Hexlox Bike Protection Review
Hexlox Bike Protection Review
A review of the Hexlox Bike Protection System.
The basic idea of the Hexlox System is to prevent thieves accessing the Allen bolts on your bike with the use of a hexagonal ‘Hexlox’. The only way to remove this Hexlox from the hole is to use your unique key.
As a recent arrival to Cambridge I have been a bit scared to lock my ‘commuter bike’ up anywhere public. It’s a Specialized Allez, and cost me around £600 a few years ago. Certain upgrades have added value to it, and increased its likelihood of getting stolen. The fact that it’s worth around £599 more than the average bike in the public racks is also quite worrying! There’s no quick release on my seat post, but there are on my wheels, and although my Hiplok is a pretty chunky lock and good deterrent, it doesn’t fit through both wheels and the bike rack.
So up to now I’ve avoided leaving my bike anywhere public, choosing to leave it mostly in private areas that have restricted access and then walking the rest of the way into town. Hexlox provide a great solution to having loads of chains to lock everything to your frame. All you do is make sure everything is secured using Allen bolts and pop a Hexlox into the hexagonal hole. Then nobody can undo the Allen bolt and make off with your carefully purchased accessories.
All you then need to do is make sure the frame is securely locked to an immovable object. If you currently have quick releases or something without a hexagonal bolt then Hexlox has substitutes for saddles, seat posts, stems and wheels. You can even secure your pedals if yours have a hex bolt at the end of the spindle.
Up until recently you needed stainless bolts because the Hexlox use a strong magnet to prevent removal. Now I notice they sell an adhesive magnetic insert to use with non-magnetic bolts too, which is really handy if you have titanium or alloy bolts.
I was sent a variety of bits to have a look at with a sample pack. For my bike I’d use Hexlox in my stem and seat post, but probably not the saddle bolts as they’re fiddly to get to anyway. I’d do the saddle bolts on my ISM seat, with its central cut out making access to these bolts quite easy. I’d also replace the quick release axles with Hexlox’s own axles and secure my wheels (available with black or silver collars).

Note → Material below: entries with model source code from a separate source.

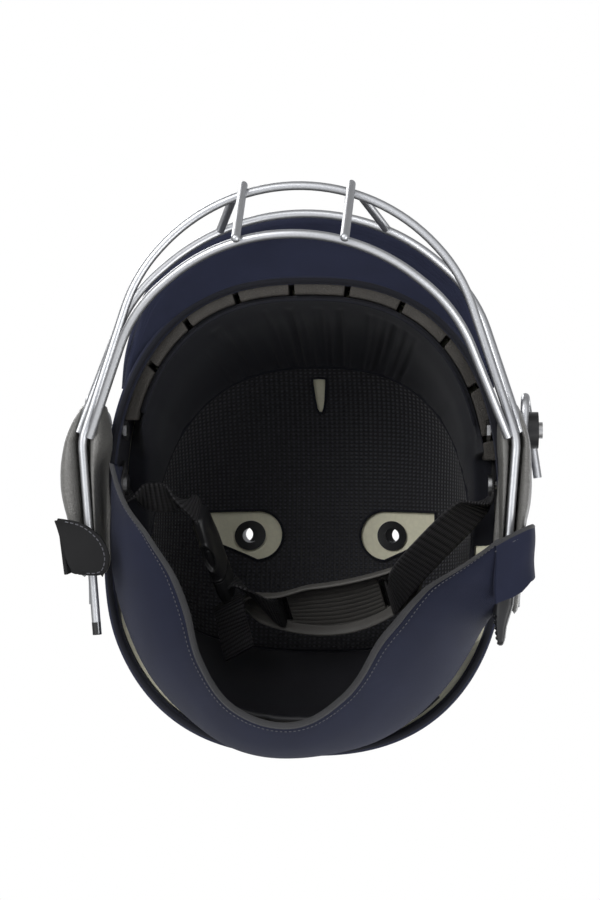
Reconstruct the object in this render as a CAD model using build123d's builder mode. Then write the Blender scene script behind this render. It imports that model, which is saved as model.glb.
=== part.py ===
"""Cloth-covered cricket helmet with a welded wire face guard. Lengths are in millimetres.

The helmet stands upright, as on a shelf: +Z is up, the face looks along -Y and +X is
the wearer's left. The origin is the middle of its footprint on the shelf. Heights in
the sizes below count from the brow rim, and distances along Y from the middle of the
shell, where the front is negative.
"""
from math import atan2, cos, radians, sin, sqrt, tan
import os

from build123d import *

os.makedirs("parts", exist_ok=True)

# Which side: the wearer's right is at -X
RIGHT, LEFT = -1, 1
SIDE_NAMES = {RIGHT: "right", LEFT: "left"}

# Shell
half_width = 108.5
half_length = 128.5
crown_height = 148.0
plan_power = 2.5
rise_power = 2.3
cloth_thickness = 0.9
shell_thickness = 2.3
glue_gap = 0.1
foam_thickness = 10.0
rear_drop = 34.0
temple_drop = 12.0
rim_fall_start = 40.0
rim_fall_end = 62.0
skirt = 44.0
overrun = 12.0

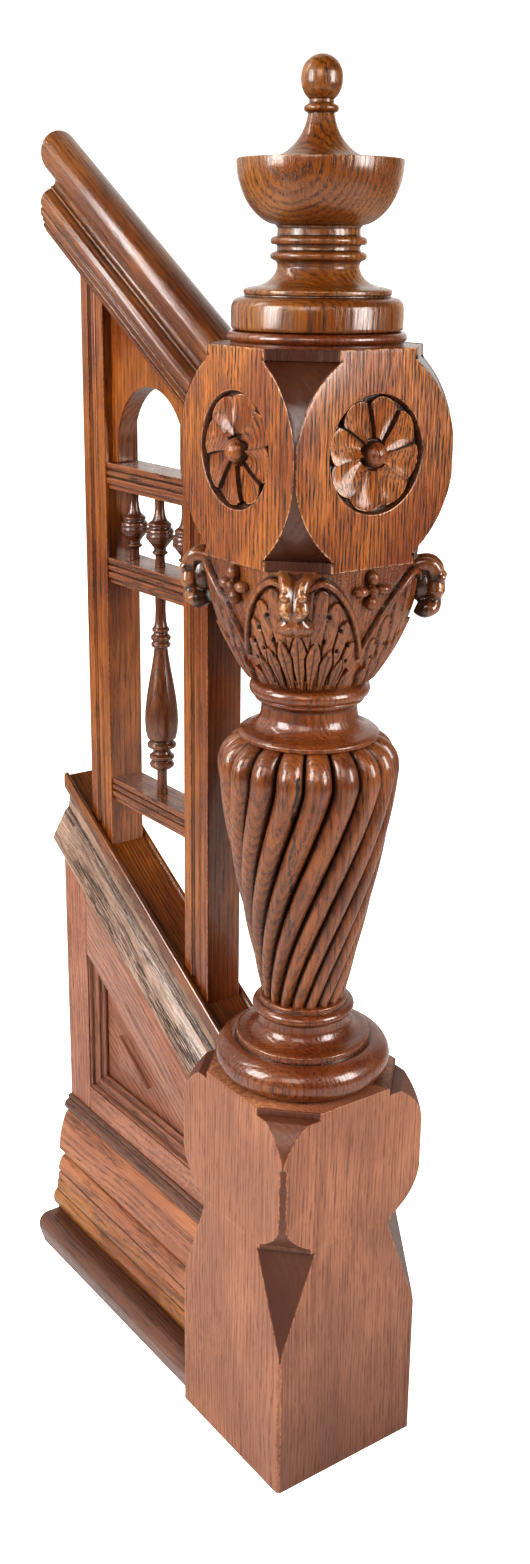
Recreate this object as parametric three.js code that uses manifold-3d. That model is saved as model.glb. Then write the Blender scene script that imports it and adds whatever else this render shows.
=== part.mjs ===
// Carved oak newel post with the short run of stair balustrade that is joined to it.
// Millimetres, +Z up. The post's axis is x = 0, y = 0 and the floor is z = 0.
// The balustrade runs away along +Y and climbs with the stair. -X and -Y are the show faces.

import * as THREE from 'three';
import { mergeVertices } from 'three/addons/utils/BufferGeometryUtils.js';
import Module from 'manifold-3d';

const wasm = await Module();
wasm.setup();

// Newel post: blocks
const blockHalf = 102;
const baseTop = 497;
const baseTopChamfer = 55;
const baseLobeZ = 420;
const baseWaistZ = 324;
const baseWaistChamfer = 43;
const baseSpurChamfer = 50;
const baseSpurTipZ = 187;
const headBottom = 1106.6;
const headTop = 1322.7;
const headMidZ = 1214;
const headTopChamfer = 54;
const headBottomChamfer = 49;
const headBand = 11;
const headBandProud = 2.5;

// Newel post: turned parts
const turnedSides = 20;
const torusRadius = 102;
const torusHalfHeight = 22;
const lowerNeckRadius = 52;
const footRingRadius = 59;
const vaseFootZ = 590;
const vaseWidestZ = 869;
const vaseTopZ = 908;
const vaseFootRadius = 47;
const vaseWidestRadius = 101;
const vaseLobes = 18;
const sidesPerLobe = 3;
const vaseTwistDegrees = 77;
const vaseGrooveShare = 0.12;
const discRadius = 78;
const discZ = 909;
const upperNeckRadius = 52.4;
const collarRadius = 66;
const collarZ = 960;

// Newel post: leaf capital
const bellBottom = 970;
const bellNeckRadius = 59;
const bellFaceReach = 97;
const bellCornerReach = 112;
const leafValleyAngle = 44;
const leafPeakAngle = 13;
const leafValleyZ = 1022;
const leafPeakZ = 1095;
const leafDip = 15;
const leafProud = 5;
const leafFingers = 6;
const leafRows = 6;
const leafColumns = 16;
const ribbonWidth = 8;
const ribbonProud = 5;
const curlRadius = 24;
const curlHalfHeight = 29;
const curlOut = 119;
const curlZ = 1081;
const curlHalfWidth = 13;
const curlSpread = 8;
const flowerZ = 1085;
const flowerSpread = 12;
const flowerPetal = 7;

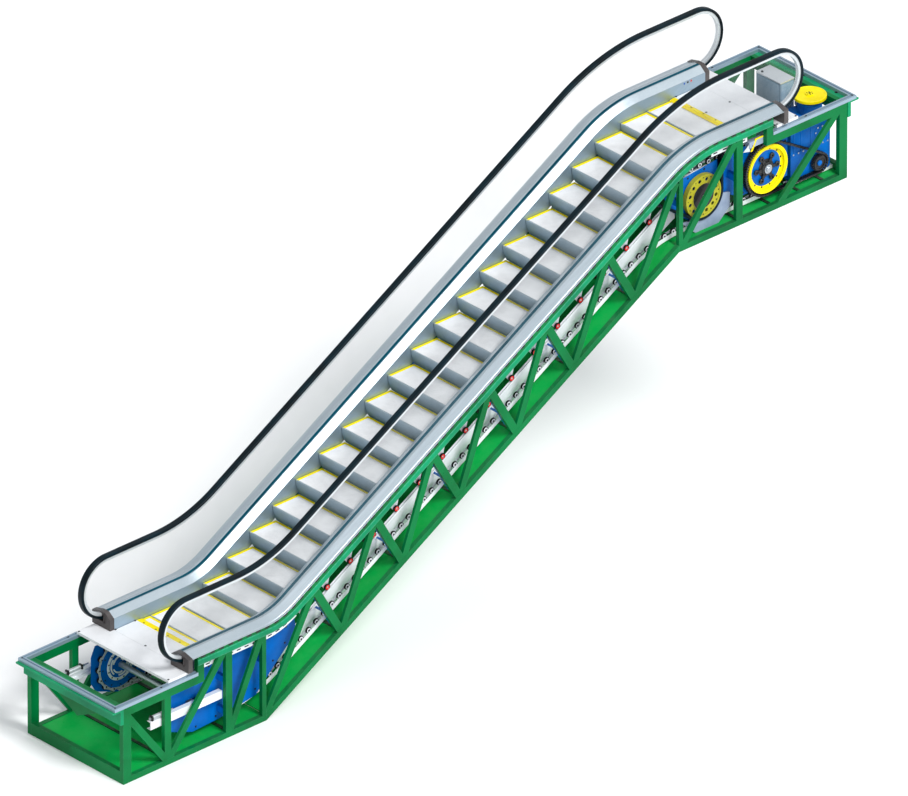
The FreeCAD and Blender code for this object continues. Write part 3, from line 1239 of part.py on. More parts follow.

I’d even be tempted to Hexlox the pedals. You can have the inserts all keyed to match the same key. Installation is easy. You attach the insert to the end of the key and use it to guide the insert to the recess, then twist the key to break the magnetic field and it’s in there. You do have to be careful not to drop the inserts though. Whilst I was messing about with the samples I was sent I managed to drop a 4mm insert and it vanished. I’m pretty sure it’s still stuck to something metallic either on my bike, my shoes, or belt, maybe my bin? I didn’t find it though. The 5 and 6mm inserts are more common and are slightly harder to drop.
For what I wanted to do it would cost me just over 70 euros, which is the price of a decent lock. If you have parts on your bike that you don’t want stolen that’s not a bad price to pay for peace of mind.
There’s a tiny weight penalty I guess with the added Hexlox inserts, but weigh that against extra locks to do the same job. You only need the one tiny key for the Hexlox just in case you need to undo or tighten your bolts. Although they do require a certain knack to get out, it’s not rocket science, as long as you have the key.
I can’t see anyone but the most determined thief being able to get past the Hexlox inserts, and they’d have to draw plenty of attention to get away with anything. Lots of bikes around here tend to get quick release wheels replaced with either bolted axles or some sort of security skewers. The other options are not all as elegant as the Hexlox, or as reasonably priced.